# munich member to this forum



## madman2525 (Mar 24, 2008)

Hi everybody, 

I looked for decent sailing forums in German and found none close to this, so: "Hi everybody." 

Been sailing on the lakes around Munich for 15 years, although mostly in fair weather, now I have my SKS licence for 3 years which enables me to charter boats in the med. Next trip is Mallorca-Ibiza with 2 boats and 9 guys, should be fun.
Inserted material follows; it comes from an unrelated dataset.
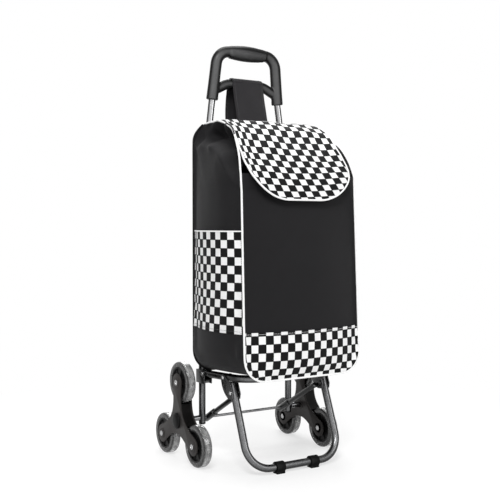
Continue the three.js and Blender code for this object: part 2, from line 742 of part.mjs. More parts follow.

Collecting miles for the yachtmaster offshore. 

Anybody need infomation from Germany, let me know I see what I can do, meanwhile I learn the special sailing vocabulary...


Cheers

mad


----------



## Giulietta (Nov 14, 2006)

9 guys..huh??? have you rented small cozy boats??? cool....

Have photos???

Here a few terms you will need:

POOPdeck
POOPscooper
rear part...transom
Dock stern first...in the Mediterranean
focsle...its a sail...in the rear
dirty bilge
head

and more terms I can't remeber now...


----------



## Zanshin (Aug 27, 2006)

Grüß Gott - I'm just a Prussian to you but I'll say hello anyway! (bin auch deutscher)


----------



## Giulietta (Nov 14, 2006)

Ich auch...aber Ich segeln nicht mit 9 Männer...

     
    
   
  
​


----------



## madman2525 (Mar 24, 2008)

*..*

to bring girls to Ibiza or Mallorca is like bringing beer to october fest..
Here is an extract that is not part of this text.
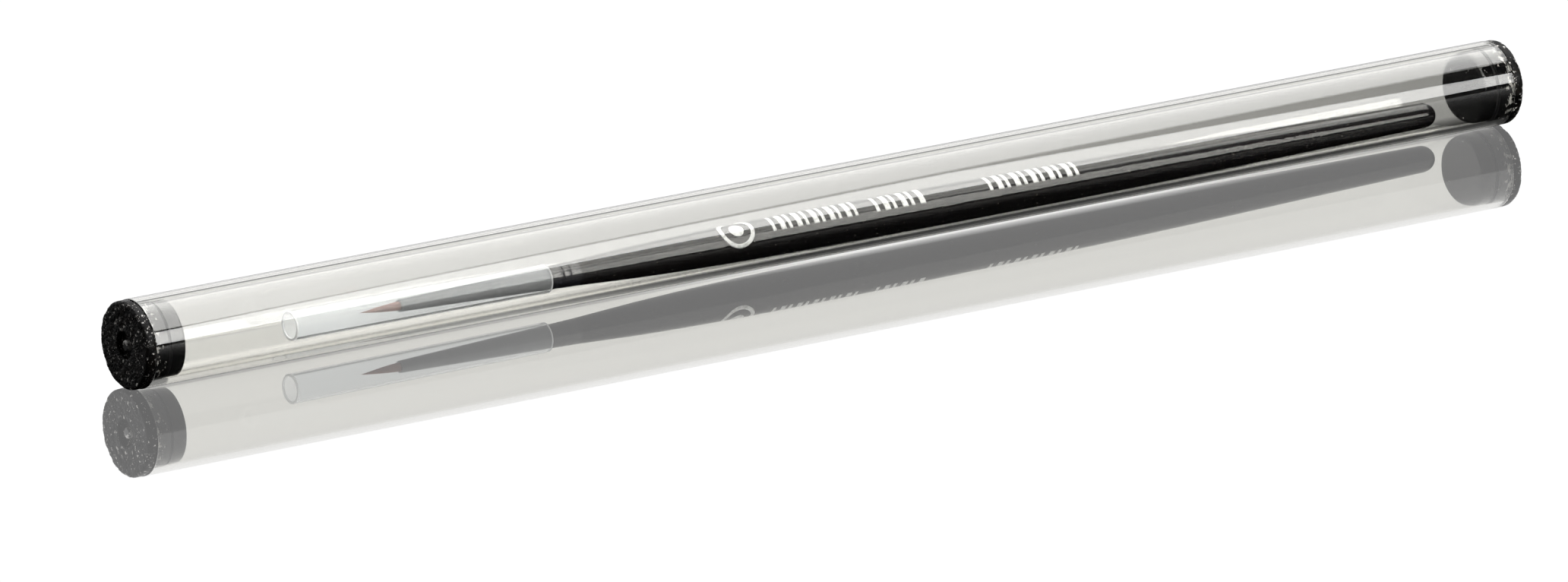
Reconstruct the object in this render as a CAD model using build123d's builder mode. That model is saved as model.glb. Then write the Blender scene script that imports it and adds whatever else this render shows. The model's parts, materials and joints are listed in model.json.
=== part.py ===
from build123d import *
import os

# Fine paint brush lying in its clear storage tube, with a push-in plug at each end.
# Millimetres. +X runs along the tube from the front plug to the rear plug, +Z is up,
# and the origin is on the floor under the middle of the tube, which lies on its side.

# Storage tube and plugs
overall_length = 237.5
tube_radius = 6.35
tube_wall = 0.8
end_gap = 0.05
tube_edge_break = 0.12
plug_head_thickness = 1.55
plug_head_radius = 6.3
plug_head_rounding = 0.5
plug_clearance = 0.05
plug_land_length = 2.5
plug_groove_width = 0.4
plug_groove_depth = 0.3
plug_lead_length = 2.4
plug_lead_step = 0.12
plug_nose_rounding = 0.6
gate_recess_radius = 1.9
gate_recess_depth = 0.9
gate_nub_radius = 0.78
gate_nub_height = 0.6
stub_root = 0.1

# Where the brush lies: its axis is a little higher at the tuft than at the butt
brush_height = 4.0
brush_slope = 0.0064

# Stations along the brush, measured along its axis from the middle of the tube
tuft_tip_x = -80.3
ferrule_mouth_x = -73.85
tuft_root_x = -66.0
glue_end_x = -59.0
tenon_end_x = -56.0
sleeve_front_x = -91.9
sleeve_rear_x = -49.35
crimp_xs = (-47.3, -46.1)
ferrule_end_x = -44.3
neck_x = -32.0
belly_x = 4.0
waist_x = 60.0
butt_shoulder_x = 104.3
butt_end_x = 106.6

# Brush sections
ferrule_mouth_radius = 0.87
ferrule_seat_radius = 1.68
ferrule_end_radius = 1.85
ferrule_wall = 0.2
crimp_radius = 0.28
crimp_depth = 0.13
neck_radius = 2.44
belly_radius = 2.93
waist_radius = 2.64
butt_radius = 1.95
glue_line = 0.03
tuft_radius = 0.66
tuft_middle_radius = 0.58
tuft_middle = 2
tuft_point_radius = 0.06
thread_radius = 0.09
thread_turns = 4
thread_pitch = 0.153
thread_start = 0.6
sleeve_radius = 2.13
sleeve_wall = 0.35
sleeve_edge_rounding = 0.08

tube_bore_radius = tube_radius - tube_wall
tube_length = overall_length - 2 * (plug_head_thickness + end_gap)
plug_shank_radius = tube_bore_radius - plug_clearance
plug_length = (
    plug_head_thickness + plug_land_length + plug_groove_width + plug_lead_length
)

# The tube's profile plane: local x runs along the tube, local y is the radius
tube_plane = Plane(origin=(0, 0, tube_radius), x_dir=(1, 0, 0), z_dir=(0, -1, 0))
tube_axis = Axis((0, 0, tube_radius), (1, 0, 0))
# The brush's profile plane, laid along its own slightly tilted axis
brush_direction = Vector(1, 0, -brush_slope)
brush_plane = Plane(origin=(0, 0, brush_height), x_dir=brush_direction, z_dir=(0, -1, 0))
brush_axis = Axis((0, 0, brush_height), brush_direction)


def ferrule_radius(x):
    """Outer radius of the ferrule: a long cone, then a shorter and blunter one."""
    if x < sleeve_rear_x:
        share = (x - ferrule_mouth_x) / (sleeve_rear_x - ferrule_mouth_x)
        return ferrule_mouth_radius + share * (ferrule_seat_radius - ferrule_mouth_radius)
    share = (x - sleeve_rear_x) / (ferrule_end_x - sleeve_rear_x)
    return ferrule_seat_radius + share * (ferrule_end_radius - ferrule_seat_radius)


def inside_ferrule(x, gap=glue_line):
    """Radius of something that fills the ferrule at x, less a thin glue line."""
    return ferrule_radius(x) - ferrule_wall - gap


def finish(part, name):
    """Label one finished piece and write it to its own file."""
    part.label = name
    export_step(part, f"parts/{name}.step")


def crimp_rings(skin=0.0):
    """Two round rings to cut away: the crimps' grooves, or what lies a skin deeper."""
    with BuildPart() as rings:
        with BuildSketch(brush_plane):
            for x in crimp_xs:
                with Locations((x, ferrule_radius(x) + crimp_radius - crimp_depth)):
                    Circle(crimp_radius + skin)
        revolve(axis=brush_axis)
    return rings.part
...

we have 2 boats, a Bavaria 39 and 44.

no worries about the guys, we al have seperate cabins..


----------



## Giulietta (Nov 14, 2006)

madman2525 said:


> we have 2 boats, a Bavaria 39 and 44.


Ohh I'm sorry..is it too late to get sailboats????

      

Hey...girls in Ibiza??? are you sure??? not locals...I went there once..all I saw was drunk English men...and their bad hair, ugly legs wives...

Go to Italy, man....if it's girls you'r after...


----------



## madman2525 (Mar 24, 2008)

for charters they should do,  If not, we'll stay in Ibiza and party


----------



## Giulietta (Nov 14, 2006)

Madman...you passed the test...WELCOME TO SAILNET..

Have fun my friend..I'm from Portugal


----------



## madman2525 (Mar 24, 2008)

thanks  

Portugal sonds nice, too.


----------



## Giulietta (Nov 14, 2006)

NAhhh Portugal is much better...no Spanish there....we beat the hell out of the drunk English...


----------



## madman2525 (Mar 24, 2008)

well, the I have a little sailors story to tell regarding the brits:

We sailed on northern child from Gibralatar to Gran canaira last year. On a stop in Fuerteventura, Puerto Castilllo (THATS where all the brits are, fat and ugly women, must have been the national shotputt team) and had a few drinks with our skipper.  

We ended up in a bar called last chance......(that explains most of the situation that night) and beat the brits 3 times playing dart pissdrunk...So basically we won in 2 of their national sports, drinking and darts... 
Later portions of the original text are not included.